Moolman talks about the recording of the play, which has a very authentic feel to it. “Catherine Fellows, the producer from the BBC, and Neva Misserien, the technical director, came to South Africa to record the play,” he says. “We did most of the play in Greig’s parents’ Bed and Breakfast in Drummond! And when we needed to do road scenes, we did the scenes on the road outside. There were only a few sections that were recorded in a proper recording studio. These were the sections with internal dialogue where it was essential that we have a quiet background.”
Moolman tells me that Miss Dolly was inspired by a white woman who wandered the streets of Pietermaritzburg about ten years ago. “She would have a supermarket trolley with her wherever she went and she would pick up the bits of cardboard and rubbish she found lying around the street,” he says. “Everyone used to have their theories about her. People would say she was secretly a millionaire and so on. She inspired Miss Dolly. I created a character around a woman whose life was similar to hers. Miss Dolly lives in a little house which her father left to her when he died. One day two convicts break into her house and a relationship of sorts develops between her and one of the convicts. It’s a love story of sorts.”
I ask Moolman how he knows whether a play or a character "has legs", as they say in the industry. When does he know that an inspiration for a character or a story has enough of a created reality to take him and an audience satisfactorily through the full creative process of a good play?
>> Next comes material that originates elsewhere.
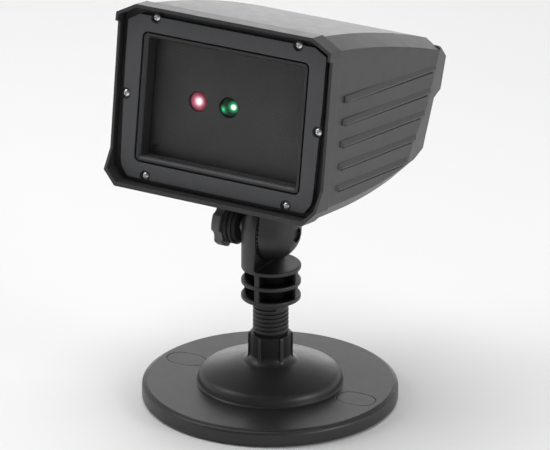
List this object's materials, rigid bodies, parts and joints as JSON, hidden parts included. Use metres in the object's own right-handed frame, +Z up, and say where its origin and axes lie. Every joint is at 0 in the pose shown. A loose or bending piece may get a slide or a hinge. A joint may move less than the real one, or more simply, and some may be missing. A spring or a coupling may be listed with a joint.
{
  "type": "light projector",
  "caption": "Hooded outdoor light projector with a deep window, tilting on a serrated clamp knuckle above a post that turns in a weighted disc base.",
  "frame": {"origin": "centre of the underside of the disc base", "axes": "+Z up; the window faces -Y at rest; the clamp knob is on -X and the bolt head on +X"},
  "size_m": [0.15, 0.1703, 0.2489],
  "materials": {
    "base_plastic": "satin black moulded plastic",
    "post_plastic": "satin black glass-filled nylon",
    "knob_plastic": "satin black moulded plastic",
    "shell_plastic": "fine-grained black moulded plastic",
    "bezel_plastic": "spark-textured charcoal moulded plastic",
    "frame_plastic": "satin black moulded plastic",
    "panel_plastic": "matt black moulded plastic",
    "inlet_plastic": "semi-gloss black moulded plastic",
    "clear_glass": "clear float glass",
    "lens_red": "clear grating lens lit red",
    "lens_green": "dark grating lens lit green",
    "seal_rubber": "black silicone rubber",
    "foam_rubber": "black closed-cell foam",
    "screw_chrome": "bright nickel-plated steel",
    "zinc_steel": "zinc-plated steel",
    "black_steel": "black oxide steel",
    "weight_iron": "as-cast iron ring",
    "insert_brass": "turned brass",
    "module_brass": "turned brass barrel",
    "sink_aluminium": "extruded aluminium",
    "board_green": "solder-masked glass-epoxy board",
    "chip_black": "moulded epoxy packages",
    "capacitor_sleeve": "dark sleeved cans",
    "terminal_green": "moulded terminal block",
    "sensor_face": "clear-coated photocell",
    "wire_red": "vinyl-insulated wire",
    "wire_black": "vinyl-insulated wire"
  },
  "bodies": {
    "base": {"base_shell": "base_plastic", "base_bottom_plate": "base_plastic", "base_weight": "weight_iron", "base_foot_pad": "foam_rubber", "base_screws": "zinc_steel"},
    "stem": {"post": "post_plastic", "post_washer": "zinc_steel", "post_screw": "zinc_steel"},
    "washer": {"clamp_washer": "zinc_steel"},
    "knob": {"knob_grip": "knob_plastic", "knob_insert": "insert_brass"},
    "head": {"bezel_gasket": "seal_rubber", "bezel_screws": "screw_chrome", "board_capacitors": "capacitor_sleeve", "board_chips": "chip_black", "board_screws": "zinc_steel", "board_terminal": "terminal_green", "bracket_screws": "zinc_steel", "circuit_board": "board_green", "front_bezel": "bezel_plastic", "glass_gasket": "seal_rubber", "green_laser": "module_brass", "green_lens": "lens_green", "housing_body": "shell_plastic", "inlet_nut": "inlet_plastic", "inner_panel": "panel_plastic", "laser_bracket": "sink_aluminium", "laser_wires": "wire_black", "light_sensor": "sensor_face", "neck_screws": "zinc_steel", "panel_screws": "zinc_steel", "pivot_bolt": "black_steel", "power_inlet": "inlet_plastic", "rear_cover": "shell_plastic", "rear_cover_screws": "screw_chrome", "rear_gasket": "seal_rubber", "red_laser": "module_brass", "red_lens": "lens_red", "sensor_wires": "wire_black", "supply_wires": "wire_red", "tilt_neck": "post_plastic", "top_cover": "shell_plastic", "window_frame": "frame_plastic", "window_glass": "clear_glass"}
  },
  "joints": [
    {"name": "pan", "type": "hinge", "parent": "base", "child": "stem", "pos_m": [0, 0, 0.0408], "axis": [0, 0, 1], "continuous": true},
    {"name": "tilt", "type": "hinge", "parent": "stem", "child": "head", "pos_m": [0, 0, 0.1045], "axis": [1, 0, 0], "range_deg": [-75, 75]},
    {"name": "knob_travel", "type": "slide", "parent": "stem", "child": "washer", "axis": [-1, 0, 0], "range_m": [0, 0.0016]},
    {"name": "knob_turn", "type": "hinge", "parent": "washer", "child": "knob", "pos_m": [-0.0176, 0, 0.1045], "axis": [-1, 0, 0], "range_deg": [0, 721]}
  ],
  "couplings": [
    {"joint": "knob_turn", "follows": "knob_travel", "rad_per_m": 7854}
  ]
}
“For me it’s all about character,” Moolman answers. “When I can actually hear the characters speaking to me, then I know I have something to say. I don’t start with a story. My plays always start with a character. More often than not it’s with the character speaking. I will hear a voice. With Full Circle [Moolman’s award-winning stage play] I literally heard this young girl saying, ‘I can see! In the darkness I can see.’ Those opening words have never changed in all the drafts of the play I’ve written. I then start to ask questions of that character: Why can she see in the darkness? What can she see? But for me my plays always start with character.”